San Maurizo will maintain its leadership under the guidance of CEO Eric Hinton, P. Eng, who also serves as the sole shareholder of Hudson. Mr. Hinton, a distinguished member of the Professional Engineers of Ontario, the Association of Professional Engineers and Geoscientists of the Province of Manitoba, and a Fellow of the Canadian Institute of Mining and Metallurgy, holds the designation of Qualified Person as per National Instrument 43-101 – Standards of Disclosure for Mineral Projects (“NI 43-101”) guidelines. With over 35 years of extensive expertise in both underground and open-pit mining across Canada, the United States, Ghana, and Zimbabwe, Mr. Hinton brings a wealth of experience to the role. Meanwhile, Peruvian Metals will actively contribute to the project by providing essential services such as accounting, permitting, and geological expertise.
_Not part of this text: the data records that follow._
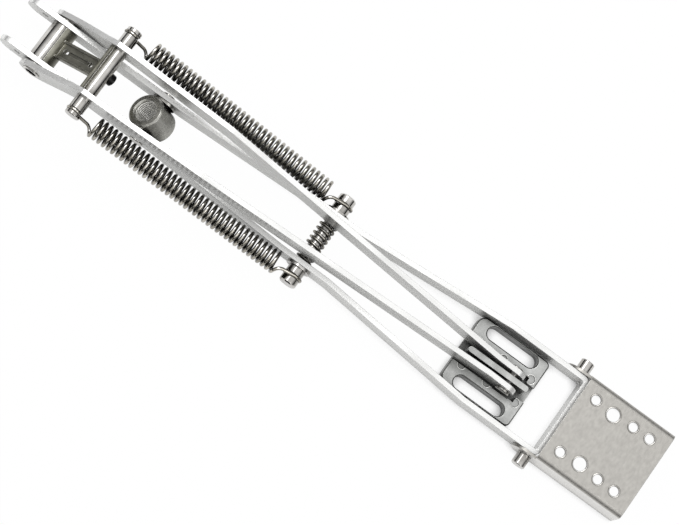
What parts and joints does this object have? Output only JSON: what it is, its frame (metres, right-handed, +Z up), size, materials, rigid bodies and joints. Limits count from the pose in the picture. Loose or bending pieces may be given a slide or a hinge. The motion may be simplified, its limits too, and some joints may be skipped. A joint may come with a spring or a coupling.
{
  "type": "automatic greenhouse vent opener",
  "caption": "Folding compass linkage that lifts a greenhouse vent: forked flat-bar arms on a common hinge, return springs, a swivel nut for the cylinder, and frame and sash brackets.",
  "frame": {"origin": "centre of the main hinge that joins the lift arm and the base arms", "axes": "+X along the folded arms to the sash plate, +Y along the hinge, +Z up from the surface it lies on"},
  "size_m": [0.4289, 0.0708, 0.0439],
  "materials": {
    "bar_aluminium": "bright tumbled bar",
    "bright_steel": "bright turned steel",
    "spring_steel": "bright spring wire",
    "strut_steel": "dull olive grey steel",
    "die_cast": "matt grey die-casting",
    "plate_sheet": "satin warm grey sheet"
  },
  "bodies": {
    "lift_frame": {"lift_arm": "bar_aluminium", "anchor_shaft": "bright_steel", "anchor_spool_left": "bright_steel", "anchor_spool_right": "bright_steel", "anchor_spacer": "spring_steel", "trunnion_pins": "bright_steel", "anchor_washers": "bright_steel", "sash_pins": "bright_steel"},
    "base_frame": {"base_arm_left": "bar_aluminium", "base_arm_right": "bar_aluminium", "hinge_pin": "bright_steel", "hinge_tube": "bright_steel", "hinge_washers": "bright_steel", "strut": "strut_steel", "cross_shaft": "bright_steel", "rod_cup": "strut_steel"},
    "swivel_nut": {"swivel_nut": "die_cast", "trunnion_washers": "bright_steel"},
    "frame_bracket": {"frame_bracket": "die_cast", "frame_pin": "bright_steel"},
    "sash_bracket": {"sash_plate": "plate_sheet"},
    "return_springs": {"return_spring_left": "spring_steel", "return_spring_right": "spring_steel"}
  },
  "joints": [
    {"name": "main_hinge", "type": "hinge", "parent": "lift_frame", "child": "base_frame", "pos_m": [0, 0, 0], "axis": [0, -1, 0], "range_deg": [0, 75], "stiffness_Nm_per_rad": 1.9, "springref_deg": -22.92},
    {"name": "nut_swivel", "type": "hinge", "parent": "lift_frame", "child": "swivel_nut", "pos_m": [0.06839, 0, -0.00102], "axis": [0, -1, 0], "range_deg": [-55, 55]},
    {"name": "frame_pivot", "type": "hinge", "parent": "base_frame", "child": "frame_bracket", "pos_m": [0.31202, 0, -0.00114], "axis": [0, -1, 0], "range_deg": [0, 95]},
    {"name": "sash_pivot", "type": "hinge", "parent": "lift_frame", "child": "sash_bracket", "pos_m": [0.34296, 0, -0.00511], "axis": [0, -1, 0], "range_deg": [-90, 65]},
    {"name": "spring_stretch", "type": "slide", "parent": "lift_frame", "child": "return_springs", "axis": [-0.9379, 0, 0.3468], "range_m": [0, 0.04911], "deforming": ["return_spring_left", "return_spring_right"]}
  ],
  "couplings": [
    {"joint": "spring_stretch", "follows": "main_hinge", "m_per_rad": 0.037511}
  ]
}
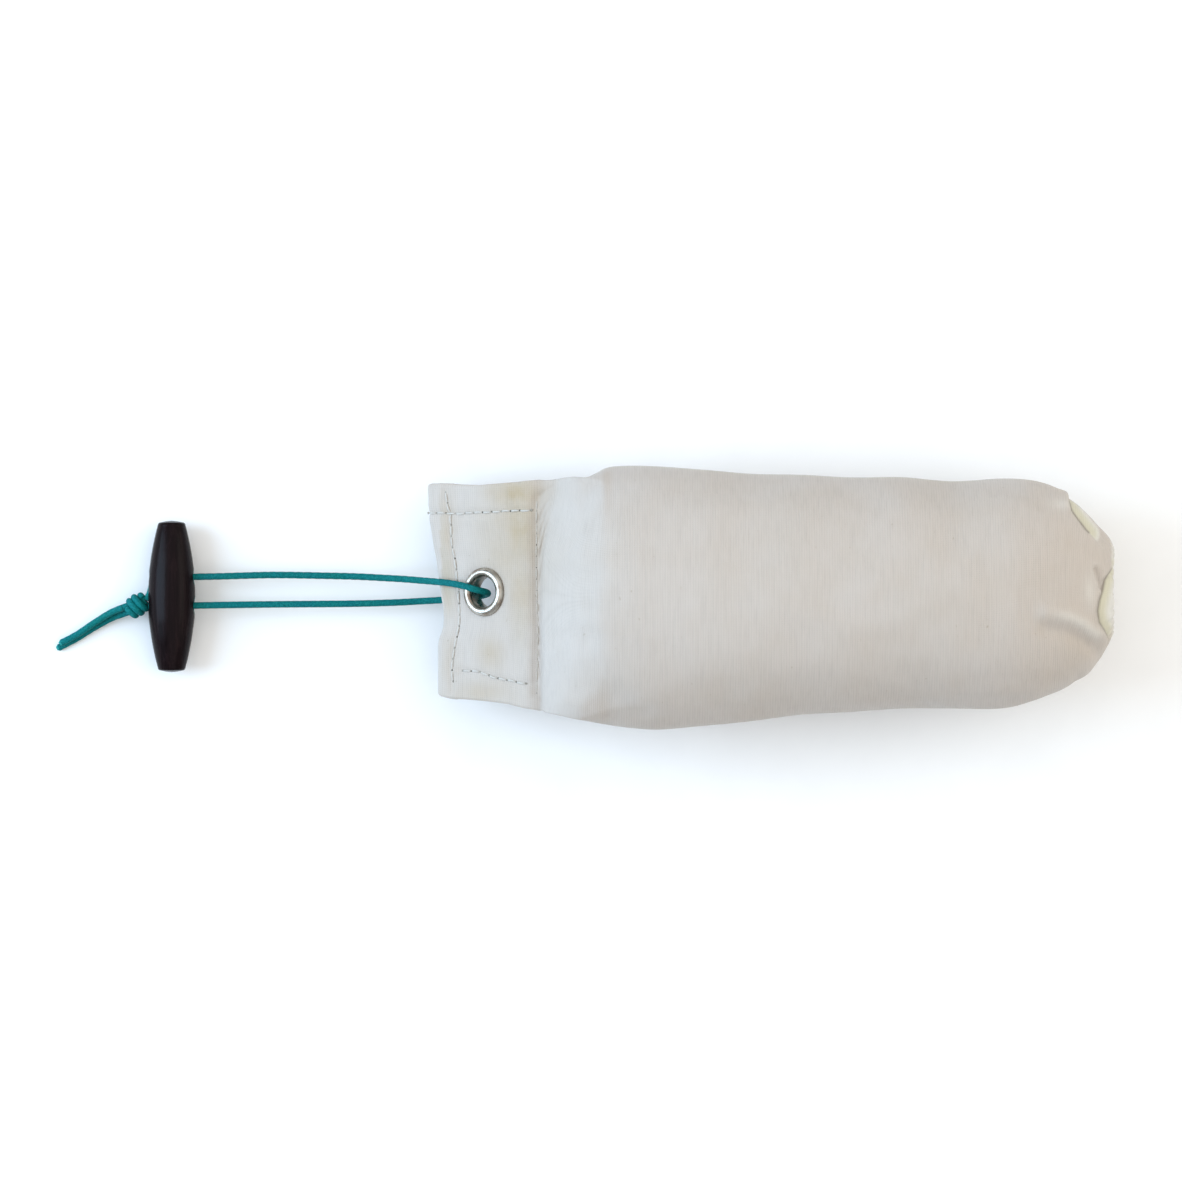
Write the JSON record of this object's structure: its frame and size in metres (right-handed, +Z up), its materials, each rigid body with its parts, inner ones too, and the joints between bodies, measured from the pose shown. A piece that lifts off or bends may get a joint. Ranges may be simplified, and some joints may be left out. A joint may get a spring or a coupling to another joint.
{
  "type": "training bumper",
  "caption": "Stuffed off-white canvas training bumper for dogs, with a stitched end flap, a metal eyelet, and a teal cord through a dark spindle toggle.",
  "frame": {"origin": "on the table, on the flat patch that the stuffed tube rests on, under the middle of the canvas part's length and width", "axes": "+X along the tube to its closed far end, with the flap, cord and toggle toward -X; +Y across the tube; +Z up from the table"},
  "size_m": [0.2806, 0.0693, 0.0612],
  "materials": {
    "canvas": "woven cotton canvas, matte",
    "lining": "plain cotton, matte",
    "filling": "loose fill, matte",
    "thread": "twisted sewing thread",
    "eyelet": "polished, slightly worn",
    "cord": "braided, slight sheen",
    "toggle": "dark stained, satin"
  },
  "bodies": {
    "bumper": {"canvas_cover": "canvas", "inner_bag": "lining", "filling": "filling", "closing_seam_thread": "thread", "closing_seam_bobbin_thread": "thread", "long_seam_thread": "thread", "end_seam_thread": "thread"},
    "flap": {"flap_upper_ply": "canvas", "flap_lower_ply": "canvas", "side_gusset_high": "canvas", "side_gusset_low": "canvas", "mouth_hem_needle_thread": "thread", "mouth_hem_bobbin_thread": "thread", "high_side_needle_thread": "thread", "high_side_bobbin_thread": "thread", "low_side_needle_thread": "thread", "low_side_bobbin_thread": "thread", "eyelet_barrel": "eyelet", "eyelet_washer": "eyelet"},
    "cord": {"cord_upper_run": "cord", "cord_lower_run": "cord", "cord_knot": "cord", "cord_tail_a": "cord", "cord_tail_b": "cord"},
    "toggle": {"toggle": "toggle"}
  },
  "joints": [
    {"name": "flap_fold", "type": "hinge", "parent": "bumper", "child": "flap", "pos_m": [-0.0632, 0, 0.03], "axis": [0, 1, 0], "range_deg": [-30, 75]},
    {"name": "cord_swing", "type": "hinge", "parent": "flap", "child": "cord", "pos_m": [-0.07465, 0.00145, 0.02168], "axis": [-0.5878, 0, 0.809], "range_deg": [-30, 30]},
    {"name": "toggle_slide", "type": "slide", "parent": "cord", "child": "toggle", "axis": [1, 0, 0], "range_m": [0, 0.038]}
  ]
}
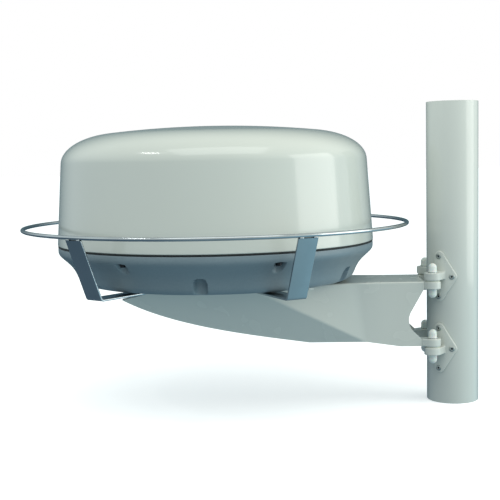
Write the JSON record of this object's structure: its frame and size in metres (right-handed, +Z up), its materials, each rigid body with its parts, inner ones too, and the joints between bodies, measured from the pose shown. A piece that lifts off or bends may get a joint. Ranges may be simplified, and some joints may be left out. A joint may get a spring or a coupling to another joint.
{
  "type": "radar dome antenna",
  "caption": "Round marine radar dome in a polished guard hoop on a hinged mast bracket; the aerial array inside is turned by a geared motor.",
  "frame": {"origin": "centre of the mast section's lower end face", "axes": "+Z up along the mast, -X out along the bracket to the dome, +Y to the side with the cable gland"},
  "size_m": [0.7514, 0.6368, 0.492],
  "materials": {
    "mast_paint": "gloss",
    "bracket_paint": "gloss",
    "foot_paint": "gloss",
    "polished_steel": "polished",
    "rivet_steel": "satin",
    "hardware_steel": "satin",
    "black_oxide": "satin",
    "cap_plastic": "gloss",
    "nylon": "matt",
    "cover_plastic": "gloss",
    "base_plastic": "satin",
    "seal_rubber": "matt",
    "brass": "machined",
    "gland_plastic": "matt",
    "chassis_alloy": "satin",
    "cast_alloy": "cast",
    "bearing_steel": "ground",
    "spindle_steel": "turned",
    "board_green": "solder mask",
    "component_plastic": "moulded",
    "shield_tin": "tinned",
    "magnet_dark": "sintered",
    "magnetron_copper": "machined",
    "motor_black": "satin",
    "gear_acetal": "satin",
    "window_plastic": "satin"
  },
  "bodies": {
    "mount": {"mast_section": "mast_paint", "foot_upper_near": "foot_paint", "foot_upper_far": "foot_paint", "foot_lower_near": "foot_paint", "foot_lower_far": "foot_paint", "foot_rivets": "rivet_steel", "hinge_bolts": "hardware_steel", "hinge_nuts": "hardware_steel", "washers": "hardware_steel", "hinge_spacers": "nylon", "bolt_caps": "cap_plastic", "bracket_top_plate": "bracket_paint", "bracket_side_near": "bracket_paint", "bracket_side_far": "bracket_paint", "bracket_ear_upper_near": "bracket_paint", "bracket_ear_upper_far": "bracket_paint", "bracket_ear_lower_near": "bracket_paint", "bracket_ear_lower_far": "bracket_paint", "guard_ring": "polished_steel", "guard_leg_near_left": "polished_steel", "guard_leg_near_right": "polished_steel", "guard_leg_far_left": "polished_steel", "guard_leg_far_right": "polished_steel", "guard_hub_plate": "polished_steel", "guard_weld_beads": "polished_steel", "radome_gasket": "seal_rubber", "radome_base": "base_plastic", "clamp_screws": "black_oxide", "base_inserts": "brass", "fixing_bolts": "hardware_steel", "cable_gland": "gland_plastic", "gland_cap_nut": "gland_plastic", "gland_lock_nut": "gland_plastic", "standoffs": "brass", "chassis_plate": "chassis_alloy", "pan_screws": "hardware_steel", "transceiver_case": "cast_alloy", "magnetron": "magnetron_copper", "power_board": "board_green", "board_components": "component_plastic", "receiver_module": "shield_tin", "bearing_housing": "cast_alloy", "bearing_outer_rings": "bearing_steel", "bearing_balls": "bearing_steel", "rotary_joint": "brass", "drive_motor": "motor_black", "motor_bracket": "chassis_alloy", "heading_sensor": "component_plastic"},
    "cover": {"radome_cover": "cover_plastic", "cover_inserts": "brass"},
    "scanner": {"spindle": "spindle_steel", "bearing_inner_rings": "bearing_steel", "driven_gear": "gear_acetal", "heading_magnet": "magnet_dark", "array_carrier": "chassis_alloy", "array_channel": "chassis_alloy", "slotted_feed": "brass", "array_window": "window_plastic"},
    "pinion": {"motor_pinion": "spindle_steel", "motor_shaft": "spindle_steel"}
  },
  "joints": [
    {"name": "antenna_spin", "type": "hinge", "parent": "mount", "child": "scanner", "pos_m": [-0.391, 0, 0.303], "axis": [0, 0, 1], "continuous": true},
    {"name": "motor_spin", "type": "hinge", "parent": "mount", "child": "pinion", "pos_m": [-0.3235, 0, 0.303], "axis": [0, 0, 1], "continuous": true},
    {"name": "cover_lift", "type": "slide", "parent": "mount", "child": "cover", "axis": [0, 0, 1], "range_m": [0, 0.25]}
  ],
  "couplings": [
    {"joint": "motor_spin", "follows": "antenna_spin", "ratio": -4}
  ]
}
Jeffrey Reeder, the Chief Executive Officer of Peruvian Metals, states: “We are thrilled to embark on a collaborative journey with Hudson to explore and develop the promising Mercedes property. This site boasts numerous high-grade veins rich in precious and base metals, presenting excellent opportunities for exploration and bulk sampling. Aligning with our established business model, we aim to support small miners across Peru by providing essential resources such as capital, permitting assistance, and geological expertise. The permitting process for the Property is near completion, ensuring a smooth transition into both the exploration and development phase. This strategic partnership with San Maurizo is anticipated to yield substantial cash flow for both entities, with a notable reduction in administrative costs, further enhancing the economic viability of the venture.”